**Dataset section**
============================================================

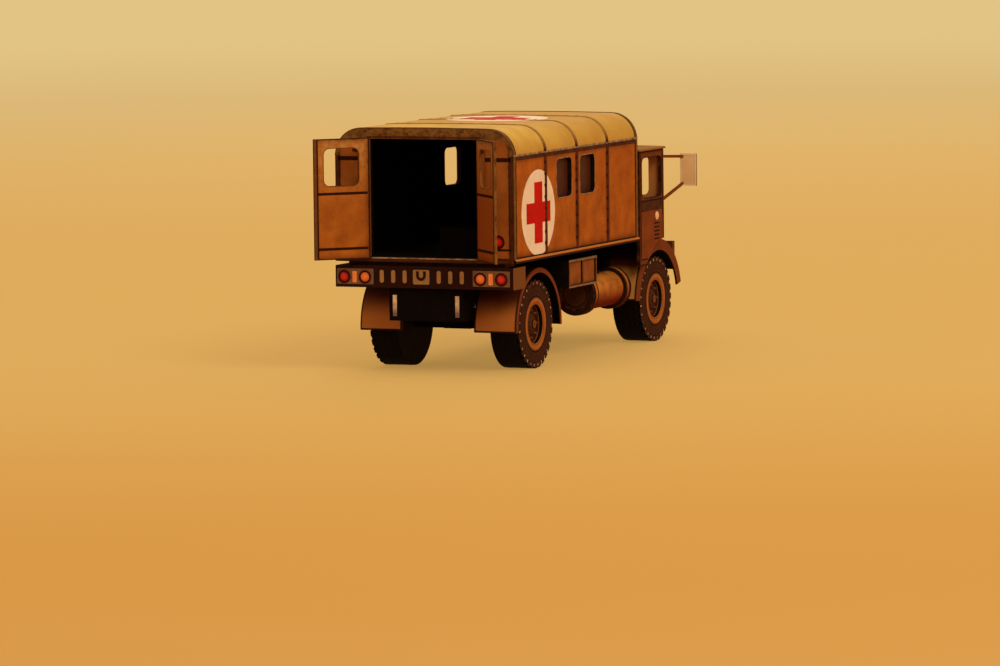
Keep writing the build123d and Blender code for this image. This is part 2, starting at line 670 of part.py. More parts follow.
def bonnet():
    """Folded bonnet, open below and at both ends, its top falling towards the front."""
    forms = []
    for section in (bonnet_section, bonnet_hollow):
        rear = Plane.YZ.offset(CAB_FRONT_X) * section(BONNET_REAR_HEIGHT)
        front = Plane.YZ.offset(NOSE_X) * section(BONNET_FRONT_HEIGHT)
        forms.append(loft([rear, front], ruled=True))
    outside, hollow = forms
    return outside - hollow


def radiator_grille():
    """Front panel with a row of upright slots."""
    panel = bonnet_section(BONNET_FRONT_HEIGHT)
    for number in range(SLOT_COUNT):
        shift = (number - (SLOT_COUNT - 1) / 2) * SLOT_PITCH
        panel -= Pos(shift, RAIL_Z + SLOT_BASE + SLOT_HEIGHT / 2) * Rectangle(SLOT_WIDTH, SLOT_HEIGHT)
    return slab_x(panel, NOSE_X, NOSE_X + GRILLE_THICKNESS)


def headlamps():
    """The two round headlamps on the front panel."""
    start = NOSE_X + GRILLE_THICKNESS
    lamp = Pos(start + HEADLAMP_LENGTH / 2, -HEADLAMP_Y, RAIL_Z + HEADLAMP_Z) * Rot(0, 90, 0)
    right = lamp * Cylinder(HEADLAMP_RADIUS, HEADLAMP_LENGTH)
    return Compound(children=list(both_sides(right).values()))


def front_bumper():
    """Bumper beam on two short irons from the front panel."""
    start = NOSE_X + GRILLE_THICKNESS
    half = FRONT_BUMPER_WIDTH / 2
    foot_z = RAIL_Z - FRONT_BUMPER_DROP
    levels = (foot_z, foot_z + FRONT_BUMPER_HEIGHT)
    beam = block((BUMPER_FRONT_X - FRONT_BUMPER_THICKNESS, BUMPER_FRONT_X), (-half, half), levels)
    iron = block(
        (start, BUMPER_FRONT_X - FRONT_BUMPER_THICKNESS),
        (-RAIL_OUTER_Y, RAIL_WIDTH - RAIL_OUTER_Y),
        levels,
    )
    return beam + list(both_sides(iron).values())


# Mirrors


def arm(start, end):
    """Square card arm between two points."""
    way = Vector(*end) - Vector(*start)
    section = Plane(origin=start, z_dir=way) * Rectangle(MIRROR_ARM, MIRROR_ARM)
    return extrude(section, way.length, dir=way.normalized())


def mirror_arms():
    """Right-hand mirror plate with its upper and lower arm to the cab's front corner."""
    width, height = MIRROR_PLATE
    plate_x = CAB_FRONT_X + MIRROR_FORWARD
    plate = block(
        (plate_x - SHEET / 2, plate_x + SHEET / 2),
        (-MIRROR_INNER_Y - width, -MIRROR_INNER_Y),
        (MIRROR_BASE_Z, MIRROR_BASE_Z + height),
    )
    root_x = CAB_FRONT_X - MIRROR_ARM
    ends = (
        (UPPER_ARM_ROOT, MIRROR_BASE_Z + height - MIRROR_ARM),
        (LOWER_ARM_ROOT, MIRROR_BASE_Z + MIRROR_ARM),
    )
    arms = [
        arm((root_x, -INNER_CAB, CAB_SILL_Z + root), (plate_x, -MIRROR_INNER_Y - MIRROR_ARM, end_z))
        for root, end_z in ends
    ]
    inside = block((CAB_REAR_X, NOSE_X), (-HALF_CAB, 0), (0, 2 * CAB_EAVES_Z))
    return plate + arms - inside


# The whole model


def all_pieces():
    """Every piece by name, still measured from the rear face of the body."""
    pieces = {
        "load_floor": load_floor(),
        "body_side_left": body_side("left"),
        "body_side_right": body_side("right"),
        "body_roof": body_roof(),
        "rear_wall": rear_wall(),
        "front_bulkhead": front_bulkhead(),
        "window_backing_right": window_backing(),
        "inner_bench": inner_bench(),
        "rear_door_left": rear_door(LEFT_DOOR_OPEN),
        "rear_door_right": mirror(rear_door(RIGHT_DOOR_OPEN), about=Plane.XZ),
        "cross_members": cross_members(),
        "rear_bumper": rear_bumper(),
        "tail_box": tail_box(),
        "propeller_shaft": propeller_shaft(),
        "cab_floor": cab_floor(),
        "cab_back": cab_back(),
        "cab_front": cab_front(),
        "cab_roof": cab_roof(),
        "cab_seat": cab_seat(),
        "bonnet": bonnet(),
        "radiator_grille": radiator_grille(),
        "headlamps": headlamps(),
        "front_bumper": front_bumper(),
    }
    # Pieces with a mirror image: name, right-hand piece
    paired = {
        "chassis_rail": chassis_rail(),
        "mudguard_rear": mudguard(
            REAR_AXLE_X,
            REAR_GUARD_RADIUS,
            RAIL_OUTER_Y,
            REAR_GUARD_LIP,
            -REAR_GUARD_ENDS,
            -REAR_GUARD_ENDS,
            -REAR_GUARD_ENDS,
        ),
        "mudguard_front": mudguard(
            FRONT_AXLE_X,
            FRONT_GUARD_RADIUS,
            BONNET_WIDTH / 2,
            FRONT_GUARD_LIP,
            FRONT_TAIL_LIFT,
            FRONT_SHEET_LIFT,
            FRONT_LIP_LIFT,
        ),
        "locker": locker(),
        "fuel_tank": fuel_tank(),
        "tank_straps": tank_straps(),
        "cab_side": cab_side(),
        "mirror": mirror_arms(),
    }
    # Axles: name, position along the truck
    for end, axle_x in (("rear", REAR_AXLE_X), ("front", FRONT_AXLE_X)):
        pieces[f"{end}_axle"] = axle(axle_x)
        pieces[f"{end}_springs"] = springs(axle_x)
        paired[f"tyre_{end}"] = Pos(axle_x, 0, AXLE_Z) * tyre()
        paired[f"wheel_disc_{end}"] = Pos(axle_x, 0, AXLE_Z) * wheel_disc()
    for name, right in paired.items():
        for side, piece in both_sides(right).items():
            pieces[f"{name}_{side}"] = piece
    return pieces


def middle_x():
    """Middle of the model's length, from the open doors' free edges to the front bumper."""
    reach = max(DOOR_WIDTH * sin(radians(angle)) for angle in (LEFT_DOOR_OPEN, RIGHT_DOOR_OPEN))
    rear_end = HINGE_X - reach - DOOR_THICKNESS / 2 * abs(cos(radians(RIGHT_DOOR_OPEN)))
    return (rear_end + BUMPER_FRONT_X) / 2


def save_pieces():
    """Write each piece, moved to the model's origin, to a file of its own."""
    os.makedirs("parts", exist_ok=True)
    to_origin = Pos(-middle_x(), 0, 0)
    for name, piece in all_pieces().items():
        export_step(to_origin * piece, f"parts/{name}.step")


save_pieces()
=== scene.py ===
"""Looks of a printed card model of a box-bodied ambulance truck, laid over its packed construction.

Sizes are millimetres in every class, with X towards the bonnet, Y to the truck's left and Z up from the
table. They become metres where a mesh, a lamp or the camera is made. A construction piece whose form is
right keeps its mesh and gets a finish. What is rolled or turned is made again here as smooth card.
"""

import json
import logging
import math
from abc import ABC, abstractmethod
from collections.abc import Callable, Iterator, Mapping, Sequence
from dataclasses import KW_ONLY, dataclass, field, replace
from enum import Enum

import bmesh
import bpy
from mathutils import Matrix, Vector

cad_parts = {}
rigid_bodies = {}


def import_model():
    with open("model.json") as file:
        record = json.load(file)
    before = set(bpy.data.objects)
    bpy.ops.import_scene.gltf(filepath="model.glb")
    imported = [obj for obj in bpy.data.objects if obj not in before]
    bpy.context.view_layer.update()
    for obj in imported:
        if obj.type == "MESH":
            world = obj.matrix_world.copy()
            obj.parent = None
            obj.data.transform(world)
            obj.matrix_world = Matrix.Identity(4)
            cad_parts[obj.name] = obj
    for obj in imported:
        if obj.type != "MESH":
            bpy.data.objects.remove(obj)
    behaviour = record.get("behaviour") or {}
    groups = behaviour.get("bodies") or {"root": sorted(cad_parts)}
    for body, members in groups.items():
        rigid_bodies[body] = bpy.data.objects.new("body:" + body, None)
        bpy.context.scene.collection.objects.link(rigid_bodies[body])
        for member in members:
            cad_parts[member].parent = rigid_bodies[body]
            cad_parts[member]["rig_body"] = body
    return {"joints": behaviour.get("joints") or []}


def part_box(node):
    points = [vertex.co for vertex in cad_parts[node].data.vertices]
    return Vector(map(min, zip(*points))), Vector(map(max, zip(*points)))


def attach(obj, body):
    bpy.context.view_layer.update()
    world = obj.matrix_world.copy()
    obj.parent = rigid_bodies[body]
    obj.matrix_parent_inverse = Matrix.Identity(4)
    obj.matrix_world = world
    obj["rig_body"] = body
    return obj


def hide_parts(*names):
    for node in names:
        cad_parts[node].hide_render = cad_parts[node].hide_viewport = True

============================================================

**Set problem**
Return exactly the lines of the data, and only those, from the line with "obj.parent = rigid_bodies[body]" through the last line, inclusive.

**Solution to the problem**
    obj.parent = rigid_bodies[body]
    obj.matrix_parent_inverse = Matrix.Identity(4)
    obj.matrix_world = world
    obj["rig_body"] = body
    return obj


def hide_parts(*names):
    for node in names:
        cad_parts[node].hide_render = cad_parts[node].hide_viewport = True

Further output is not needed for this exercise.